Zeitweise acht Torhüter auf einmal
„Am wichtigsten ist es, dass wir Konkurrenzkampf und auf jeder Position mindestens zwei Optionen haben. Dann wählen wir entweder den anderen oder eben dich, dabei wollen wir dasselbe Level haben“, hatte der neue Cheftrainer Enzo Maresca zum Thema Kader geäußert. Dass er sich dafür einen Kader mit mehr als 40 Spielern vorgestellt hat, darf getrost bezweifelt werden.
Zumal dieser niemandem weiterhilft. Nicht den Spielern, nicht dem Trainer – und auch nicht den Bossen. Wie grotesk die Einkaufspolitik der Blues-Verantwortlichen ist, zeigt am eindrucksvollsten die Torhüter-Position, die schon seit Jahren an Kontinuität vermissen lässt.
Denn obwohl bereits sieben Torhüter im Kader standen, wurde für knapp 25 Millionen Euro mit Filip Jörgensen vom FC Villarreal noch ein weiterer Keeper geholt.

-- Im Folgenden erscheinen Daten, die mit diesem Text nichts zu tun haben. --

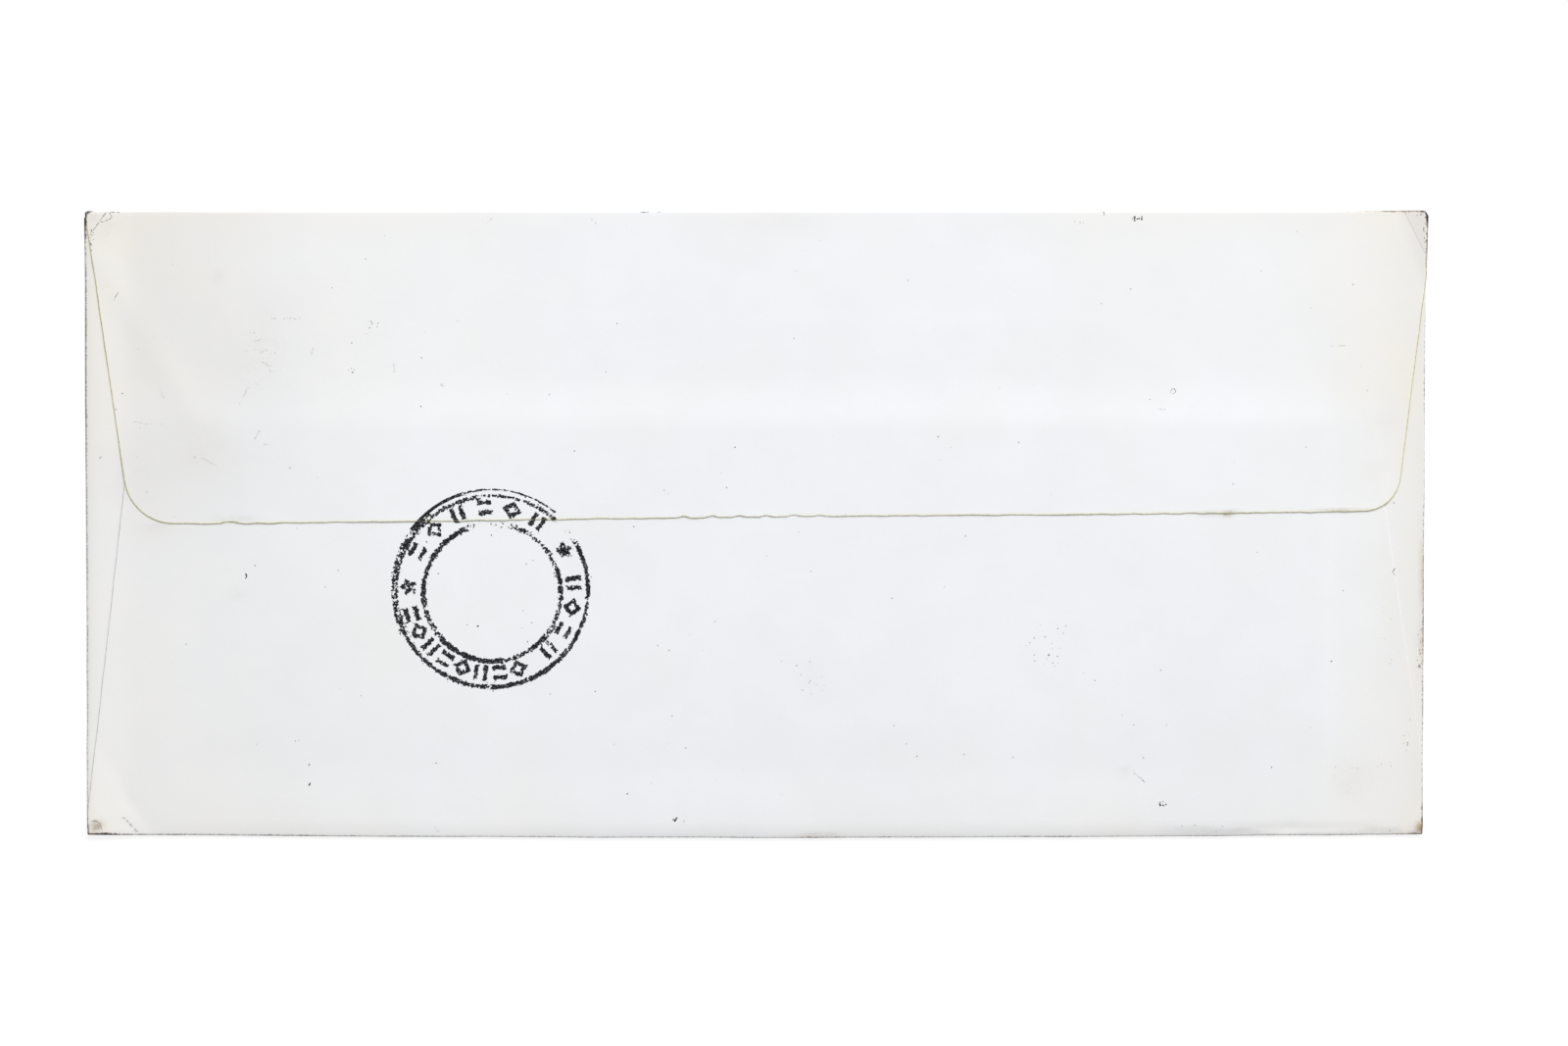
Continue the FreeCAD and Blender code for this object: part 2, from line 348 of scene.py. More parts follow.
def rounded_corner(corner, to_side, to_tip, radius):
    """Points round a corner of the seal flap, from its side to its cut edge."""
    half_turn = math.acos(-np.dot(to_side, to_tip)) / 2
    middle_way = (np.array(to_side) + to_tip) / np.linalg.norm(np.array(to_side) + to_tip)
    centre = corner + middle_way * radius / math.cos(half_turn)
    outward = math.atan2(-middle_way[1], -middle_way[0])
    turning = math.copysign(1, to_side[0] * to_tip[1] - to_side[1] * to_tip[0])
    angles = outward + turning * np.linspace(half_turn, -half_turn, FLAP_CORNER_ROWS)
    return centre + radius * np.stack([np.cos(angles), np.sin(angles)], 1)


def unit(x, y):
    """A direction of length 1."""
    size = math.hypot(x, y)
    return x / size, y / size


def flare(y):
    """How far the seal flap stands out over the right side fold, near the top fold."""
    return FLAP_OVERHANG * np.clip((y - FLARE_START) / (TOP - FLARE_START), 0, 1)


def fold_gap(x, y):
    """How far each point lies from the envelope's outline."""
    side = np.where(x > 0, RIGHT + flare(y) - x, RIGHT + x)
    return np.minimum(side, TOP - np.abs(y))


def seal_flap_sides():
    """The left and right ends of the seal flap's rows, from its fold down to its cut edge."""
    tip = unit(FLAP_RIGHT[0] - FLAP_LEFT[0], FLAP_RIGHT[1] - FLAP_LEFT[1])
    left_corner = rounded_corner(FLAP_LEFT, unit(-FLAP_LEFT_SLANT, 1), tip, FLAP_LEFT_RADIUS)
    right_corner = rounded_corner(
        FLAP_RIGHT, unit(FLAP_RIGHT_SLANT, 1), (-tip[0], -tip[1]), FLAP_RIGHT_RADIUS
    )
    fold_y = TOP - TOP_FOLD - PAPER / 2
    share = np.linspace(0, 1, FLAP_SIDE_ROWS, endpoint=False) ** 1.25
    left_y = fold_y + (left_corner[0, 1] - fold_y) * share
    right_y = fold_y + (right_corner[0, 1] - fold_y) * share
    left_x = FLAP_LEFT[0] - FLAP_LEFT_SLANT * (left_y - FLAP_LEFT[1])
    right_x = FLAP_RIGHT[0] + FLAP_RIGHT_SLANT * (right_y - FLAP_RIGHT[1])
    right_x = np.minimum(right_x, RIGHT + flare(right_y))
    left_x = np.maximum(left_x, FLAP_LEFT_END)
    left = np.concatenate([np.stack([left_x, left_y], 1), left_corner])
    right = np.concatenate([np.stack([right_x, right_y], 1), right_corner])
    return left, right


def column_shares():
    """Where a row's points lie between its ends, closer together beside the ends."""
    edge = np.array(EDGE_SHARES)
    inner = np.linspace(edge[-1], 1 - edge[-1], COLUMNS)[1:-1]
    return np.concatenate([edge, inner, 1 - edge[::-1]])


def rows_between(left, right, shares):
    """Rows of points from left ends to right ends."""
    plan = left[:, None, :] + (right - left)[:, None, :] * shares[None, :, None]
    return plan[..., 0], plan[..., 1]


def flap_curl(x, y, cut_gap):
    """How far the seal flap's cut edge has lifted from the paper under it."""
    return np.clip(0.015 + 0.05 * lumps(x, y, 6, 31), 0, 0.1) * fading(cut_gap, CURL_REACH)


def flap_cut_gap(x, y):
    """How far points lie from the seal flap's two sides and cut edge."""
    left, right = seal_flap_sides()
    return gap_to_chain(x, y, np.concatenate([left, right[::-1]]))


def seal_flap_rows(shares):
    """The seal flap, from its fold to its cut edge."""
    x, y = rows_between(*seal_flap_sides(), shares)
    cut_gap = flap_cut_gap(x, y)
    flat_y = 2 * TOP - y
    from_tip = np.clip(y - flap_line(x), 0, None)
    y = y + flap_raggedness(x) * np.exp(-from_tip) * ramp(x, -99, -93) * (1 - ramp(x, 98, 104))
    z = seal_height(x, y) + flap_curl(x, y, cut_gap)
    return np.stack([x, y, z, x, flat_y], -1), cut_gap


def back_panel_rows(shares):
    """The back panel, from its fold to the cut edge that the seal flap hides."""
    start = -TOP + BOTTOM_FOLD + PAPER / 2
    near_fold = start + np.array(BACK_ROWS_BY_FOLD)
    y = np.concatenate([near_fold, np.linspace(start + BACK_ROWS_START, BACK_TOP, BACK_ROWS)])
    end = RIGHT - SIDE_FOLD / 2
    left_seam, right_seam = seams(y)
    left_x = np.maximum(left_seam, -end)
    right_x = np.minimum(right_seam, end)
    x, y = rows_between(np.stack([left_x, y], 1), np.stack([right_x, y], 1), shares)
    cut_gap = np.minimum(x - left_x[:, None], right_x[:, None] - x)
    return np.stack([x, y, back_height(x, y), x, -2 * TOP - y], -1), cut_gap


def front_panel_rows(shares):
    """The front panel, from the top fold to the bottom fold."""
    top = TOP - TOP_FOLD - PAPER / 2
    bottom = -TOP + BOTTOM_FOLD + PAPER / 2
    end = RIGHT - SIDE_FOLD - PAPER / 2
    inner = np.linspace(top - SIDE_FLAP_SETBACK, bottom + SIDE_FLAP_SETBACK, FRONT_ROWS)
    y = np.concatenate([[top], inner, [bottom]])
    x, y = rows_between(np.stack([0 * y - end, y], 1), np.stack([0 * y + end, y], 1), shares)
    return np.stack([x, y, front_height(x, y), x, y], -1)


def fold_rows(upper, lower, way):
    """Rows round a fold, between an upper and a lower row, bulging the way of the fold."""
    radius = (upper[:, 2] - lower[:, 2]) / 2
    rows = []
    for angle in np.linspace(0, math.pi, FOLD_STEPS + 2)[1:-1]:
        row = upper + (lower - upper) * (1 - math.cos(angle)) / 2
        row[:, :2] += np.abs(radius)[:, None] * math.sin(angle) * np.array(way)
        row[:, 3:] = upper[:, 3:] + (lower - upper)[:, 3:] * angle / math.pi
        rows.append(row)
    return np.array(rows)


def side_flap_columns(root, way):
    """A side flap's fold and flap, as columns beside the front panel's end, root."""
    spread_out = 2 * RIGHT * way
    upper = root.copy()
    upper[:, 2] = side_height(root[:, 0], root[:, 1])
    upper[:, 3] = spread_out - root[:, 0]
    columns = list(fold_rows(root, upper, (way, 0)))
    depth_end = SIDE_FLAP - SIDE_FOLD - PAPER / 2
    for depth in (*SIDE_FLAP_STEPS, depth_end):
        x = root[:, 0] - way * depth
        y = root[:, 1] * (1 - SIDE_FLAP_TAPER * depth / TOP)
        columns.append(np.stack([x, y, side_height(x, y), spread_out - x, y], 1))
    return np.array(columns)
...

Zwar konnten in der Folge die beiden Talente Gabriel Sonina und Eddie Beach verliehen werden, damit stehen aber immer noch sechs Keeper im Kader - unter anderem der frühere Stammtorhüter Kepa Arrizabalaga. Dazu kommen Roberto Sánchez, Djordje Petrovic, Marcus Bettinelli und Lucas Bergström.
Eine klare Nummer 1 gibt es dabei nicht. Die Aufgabe von Trainer Maresca ist dementsprechend gewaltig.
Gallagher-Wechsel in der Schwebe
Und diese Aufgabe stellt sich auch auf anderen Positionen. Vor allem in der Zentrale - Verteidigung wie Mittelfeld - herrscht bei Chelsea ein absolutes Überangebot.
Im defensiven Mittelfeld hat beispielsweise nicht einmal mehr 120-Millionen-Mann Enzo Fernández Einsatzzeiten sicher. Wobei sich dieser mit dem Singen eines vulgären und rassistischen Songs nach dem Gewinn der Copa América ohnehin keine Freunde gemacht hat.
Bemerkenswert auch: Star-Eigengewächs Conor Gallagher, in der vergangenen Saison lange Kapitän und für viele Fans eine Identifikationsfigur, wird ebenfalls nicht mehr gebraucht, soll eigentlich verkauft werden.
Und der perfekte Abnehmer stand mit Atlético Madrid auch schon bereit, wollte Chelsea den 24-Jährigen doch ungern innerhalb der Premier League verkaufen. Mehrere Tage verbrachte Gallagher bereits in Madrid, wurde im Estadio Metropolitano bereits fotografiert. Doch noch ist der Wechsel in der Schwebe, könnte womöglich sogar ganz platzen.
So müssen die Spanier nach der Verpflichtung von Julián Álvarez von Manchester City erst einen größeren Verkauf tätigen, um den ehemaligen Kapitän der Blues aufnehmen zu können.
Trainer Maresca vor großer Aufgabe
Für Neu-Trainer Maresca, der nach den jüngsten Misserfolgen wieder für Freudenstimmung an der Stamford Bridge sorgen soll, ist die Mission bei Chelsea alles andere als einfach. Bereits jetzt gibt es Gerüchte über unzufriedene Spieler.
So nahm Maresca beispielsweise Trevoh Chalobah, vergangenes Jahr noch beim FC Bayern heiß gehandelt, nicht mit auf die Vorbereitungs-Tour. Der Innenverteidiger trainiert laut The Athletic inzwischen individuell. Ein Verkauf des aussortierten Spielers gelang bislang aber nicht.
Damit nach der enttäuschenden Saison 2023/24, in der am Ende nur Tabellenplatz sechs zu Buche stand, wieder Erfolge zurückkehren, muss sich bis zum Ende der Transferperiode am 30. August noch einiges tun.
Ein aufgeblähter Kader mit mehr als 40 Spielern verspricht in jedem Fall nicht allzu viel Erfolg.